Strange continuous read io burst when container is "low" in memory

Hi,

I have seen continuous read io burst on containers, that then become unavailable.
Only way to fix it is to restart the container.

I have been able to reproduce it on an AWS Ubuntu Jammy instance with a Ubuntu Jammy container running clamd with 1GB of container memory.

both with;
lxd 5.0.0 / kernel 5.15.0-1011-aws
lxd 5.1 / kernel 5.15.0-1005-aws
lxd 5.2 / kernel 5.15.0-1011-aws

Can anyone confirm this is a bug?

Regards,

Justin

It’s not a bug, it’s normal Linux behavior.

When you run out of memory, even in a container, the kernel runs out of VFS cache space.
So instead of being able to hold your open files content in cache memory, it will have to re-fetch the data over and over and over again.

Technically Linux does what you asked it to do, it’s not exceeding the memory limit and is trying not to trigger the OOM killer but this comes at the cost of having no cache space for data and so constantly re-reading it from disk.
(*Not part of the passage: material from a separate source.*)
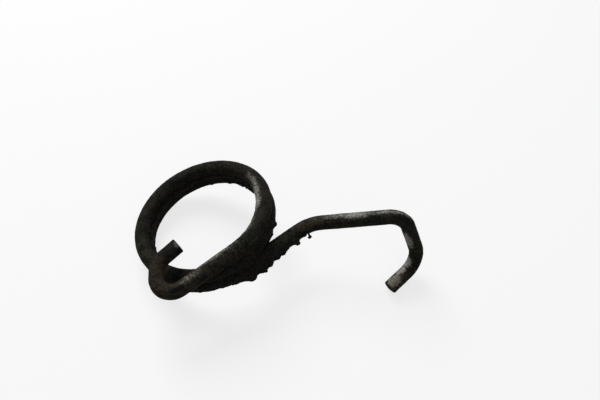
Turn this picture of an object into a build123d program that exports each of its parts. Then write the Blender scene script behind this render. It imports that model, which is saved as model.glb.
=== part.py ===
from build123d import *
import math
import os

# Two-turn torsion spring, bent from one length of round steel wire.
# Lengths are in millimetres and angles in degrees. The wire is first bent in the
# coil's own frame, with the coil axis on Z, and is then turned to lie on the ground.

# Wire
wire_diameter = 4.0
wire_radius = wire_diameter / 2

# Coil body: close-wound and left-handed, its radius taken to the middle of the wire
coil_radius = 18.7
coil_pitch = 4.15
coil_angle = 719.5

# Short leg: leaves the top turn on its tangent and ends in a narrow hook.
# Each bend has a radius, an angle, and the roll of its plane about the wire.
short_leg_length = 16.5
short_bend_radius, short_bend_angle, short_bend_roll = 4.1, 120.0, -15.0
short_back_length = 1.4
short_tip_radius, short_tip_angle, short_tip_roll = 5.6, 55.0, -6.0
short_tip_length = 4.5

# Long arm: leaves the bottom turn on its tangent, kinks once, and ends in a wide
# hook that stands nearly along the coil axis.
arm_root_length = 19.3
arm_kink_radius, arm_kink_angle, arm_kink_roll = 10.5, 39.0, -2.0
arm_length = 18.6
arm_hook_radius, arm_hook_angle, arm_hook_roll = 5.1, 82.0, 88.0
arm_hook_back = 9.5
arm_tip_radius, arm_tip_angle, arm_tip_roll = 6.0, 90.0, -43.0
arm_tip_length = 6.6

# Attitude at rest. The coil leans on the rim of its bottom turn and on the arm's tip.
# The spin turns the spring about its coil axis, the lean tips that axis from upright,
# and the bearing then turns the whole until its longest side lies along X.
rest_spin = 141.7
rest_lean = 18.04
rest_bearing = 170.5

parts_folder = "parts"


def turned(vector, axis_direction, angle):
    """The vector turned about an axis through the frame's origin."""
    return vector.rotate(Axis((0, 0, 0), axis_direction), angle)


def bend_leg(start, heading, coil_axis, steps):
    """Bend a leg from the coil's end, and return its edges from the coil outwards.

    A step of one number is a straight run. A step of three is a bend's radius,
    angle and roll, where a roll of 0 bends in the plane of the bend before it.
    """
    point = start
    bend_axis = (coil_axis - heading * coil_axis.dot(heading)).normalized()
    edges = []
    for step in steps:
        if len(step) == 1:
            end = point + heading * step[0]
            edges.append(Edge.make_line(point, end))
        else:
            radius, angle, roll = step
            bend_axis = turned(bend_axis, heading, roll).normalized()
            centre = point + bend_axis.cross(heading) * radius
            arm = point - centre
            middle = centre + turned(arm, bend_axis, angle / 2)
            end = centre + turned(arm, bend_axis, angle)
            edges.append(Edge.make_three_point_arc(point, middle, end))
            heading = turned(heading, bend_axis, angle)
        point = end
    return edges


def bend_wire():
    """The centreline of the whole wire, from the arm's tip to the short leg's tip."""
    coil_height = coil_pitch * coil_angle / 360
    coil = Edge.make_helix(coil_pitch, coil_height, coil_radius, lefthand=True)
    down_axis = Vector(0, 0, -1)
    short_leg = bend_leg(
        coil @ 1,
        coil % 1,
        down_axis,
        [
            (short_leg_length,),
            (short_bend_radius, short_bend_angle, short_bend_roll),
            (short_back_length,),
            (short_tip_radius, short_tip_angle, short_tip_roll),
            (short_tip_length,),
        ],
    )
    arm = bend_leg(
        coil @ 0,
        -(coil % 0),
        down_axis,
        [
            (arm_root_length,),
            (arm_kink_radius, arm_kink_angle, arm_kink_roll),
            (arm_length,),
            (arm_hook_radius, arm_hook_angle, arm_hook_roll),
            (arm_hook_back,),
            (arm_tip_radius, arm_tip_angle, arm_tip_roll),
            (arm_tip_length,),
        ],
    )
    return Wire([*arm, coil, *short_leg])


def make_spring():
    """Sweep the wire's round section along its centreline, with both ends cut square."""
    centreline = bend_wire()
    section = Plane(centreline @ 0, z_dir=centreline % 0) * Circle(wire_radius)
    return sweep(section, centreline)


def lay_down(spring):
    """Turn the spring to its attitude at rest, with the middle of its base at the origin."""
    turns = [(Axis.Z, rest_spin), (Axis.Y, rest_lean), (Axis.Z, rest_bearing)]
    for axis, angle in turns:
        spring = spring.rotate(axis, angle)
    box = spring.bounding_box()
    middle = box.center()
    return spring.translate((-middle.X, -middle.Y, -box.min.Z))


spring = lay_down(make_spring())
spring.label = "spring_wire"
os.makedirs(parts_folder, exist_ok=True)
export_step(spring, os.path.join(parts_folder, spring.label + ".step"))

wire_length = bend_wire().length
section_area = math.pi * wire_radius**2
print(f"wire length {wire_length:.2f} mm")
print(f"volume {spring.volume:.2f} mm3, section times length {section_area * wire_length:.2f} mm3")
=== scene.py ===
"""An old two-turn torsion spring, greasy, crusted and worn, on a pale studio floor."""

import math
import random

import bmesh
import bpy
from mathutils import Matrix, Vector, noise


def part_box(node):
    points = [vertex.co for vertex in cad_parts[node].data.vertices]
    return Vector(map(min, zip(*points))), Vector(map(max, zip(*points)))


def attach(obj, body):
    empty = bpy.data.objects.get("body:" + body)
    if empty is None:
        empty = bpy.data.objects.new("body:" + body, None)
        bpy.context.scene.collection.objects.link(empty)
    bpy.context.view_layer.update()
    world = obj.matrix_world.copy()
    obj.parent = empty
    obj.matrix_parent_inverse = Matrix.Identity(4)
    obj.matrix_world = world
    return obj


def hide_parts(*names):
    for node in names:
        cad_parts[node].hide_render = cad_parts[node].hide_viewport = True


bl_info = {
    "name": "Weathered torsion spring",
    "version": (1, 0, 0),
    "blender": (4, 5, 0),
    "location": "3D View > Sidebar > Spring",
    "description": "Bends a two-turn torsion spring and weathers it with grease, crust and wear",
    "category": "Add Mesh",
}

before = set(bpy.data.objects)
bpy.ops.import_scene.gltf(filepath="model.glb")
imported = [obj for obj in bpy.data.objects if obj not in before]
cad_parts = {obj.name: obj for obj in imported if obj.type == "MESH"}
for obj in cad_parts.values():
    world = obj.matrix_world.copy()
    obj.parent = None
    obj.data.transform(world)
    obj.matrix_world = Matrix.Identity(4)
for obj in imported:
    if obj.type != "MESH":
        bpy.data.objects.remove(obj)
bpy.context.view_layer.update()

MM = 0.001
WIRE_NODE = "spring_wire"
BODY = "root"

# The legs from the coil outwards, in millimetres and degrees: a run is (length,), and a bend
# is (radius, angle, roll of its plane about the wire).
SHORT_LEG = ((16.5,), (4.1, 120.0, -15.0), (1.4,), (5.6, 55.0, -6.0), (4.37,))
ARM = (
    (19.3,),
    (10.5, 39.0, -2.0),
    (18.6,),
    (5.1, 82.0, 88.0),
    (9.5,),
    (6.0, 90.0, -43.0),
    (6.47,),
)
# Distance along the wire from the short leg's tip to the coil
SHORT_LEG_TOTAL = 36.363
# Turns in degrees from the coil's own frame to the attitude at rest
REST_TURNS = ((141.7, "Z"), (18.04, "Y"), (170.5, "Z"))

# How the wire's mesh is grown: rings in one short length, the shrinking rings that close an
# end, how many of them make its worn edge and how far that edge goes, and the merging distance
RINGS_PER_LENGTH = 24
END_SHRINKS = (0.975, 0.94, 0.90, 0.87, 0.83, 0.8, 0.72, 0.6, 0.4)
EDGE_RINGS = 2
EDGE_LENGTH = 0.13 * MM
JOIN_GAP = 0.001 * MM

# Wear, dirt, painted highlights and painted shade are placed in the wire's own terms: the distance
# from the short leg's tip in millimetres and the clock angle round the wire in degrees, where 0
# faces away from the coil axis and 90 up along it. Each patch is (distance, clock, half length,
# half width, strength), and the strength of a lump is its height in millimetres.
# Pale film, placed where it also paints highlights: along the coil's inner edge, on the short leg,
# on the arm's top and on the hook's inner side. The last patch paints a glint on the short leg's
# cut end.
FILM_AND_HIGHLIGHT_PATCHES = (
    (56.0, 142, 9.0, 52, 1.15),
    (60.5, 130, 6.0, 46, 1.05),
    (64.5, 118, 6.5, 44, 0.85),
    (45.0, 138, 7.0, 46, 0.85),
    (31.0, 117, 12.0, 36, 0.95),
    (23.5, 84, 5.2, 46, 0.85),
    (296.0, 92, 6.0, 42, 0.55),
    (302.0, 101, 7.0, 44, 0.95),
    (307.5, 98, 6.0, 52, 1.35),
    (316.0, 99, 9.0, 36, 1.00),
    (327.8, 334, 5.2, 50, 1.30),
    (339.6, 306, 3.8, 58, 1.30),
    (343.8, 308, 3.0, 54, 1.40),
    (347.4, 332, 3.6, 74, 1.35),
    (0.4, 88, 0.9, 40, 1.1),
)
RUST_PATCHES = (
    (13.0, 95, 9.0, 130, 0.9),
    (22.0, 60, 6.0, 90, 0.8),
    (33.0, 60, 10.0, 60, 0.5),
    (294.0, 80, 7.0, 70, 0.8),
    (301.0, 70, 5.0, 40, 0.5),
    (346.5, 20, 4.5, 60, 1.0),
    (78.5, 104, 6.0, 50, 0.45),
    (124.0, 80, 8.0, 80, 0.4),
)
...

@stgraber thank you very much for your reply.

As I mentioned in the github issue, running out of VFS cache surely would explain partly the issue seen.

But somethings make me wonder;

  • The container is doing nothing. It only has the initial system processes and clamd running. No virus scanning is taking place. So what are these processes reading at maximum throughput (128MB/s) without ever stopping? (init/@dbus-daemon/clamd/systemd-hostnamed)

  • If memory is so critically low that a container is becoming unavailable, why is OOM not intervening?

  • I don’t see swap being used.

  • Before I had all containers sharing a disk, when this issue would occur the whole server became unavailable.

  • I migrated after 10 years away from OpenVZ to LXD, never seen containers in OpenVZ be so self destructive. (no pun intended)

If it is like you say, by design. What can I do to either have OOM be more aggressive or improve the behavior/impact in general.
Sure I could remove all memory limits on my containers, but I think I’m then just covering up the issue.

Regards, Justin

The OOM killer will only kick in if flushing all caches/buffers doesn’t yield enough memory to serve the allocation.

You may want to strace the different processes to see if something odd is going on.

Another interesting user of memory which isn’t super visible is tmpfs, so you may want to check that you don’t have a near-full tmpfs in that instance too.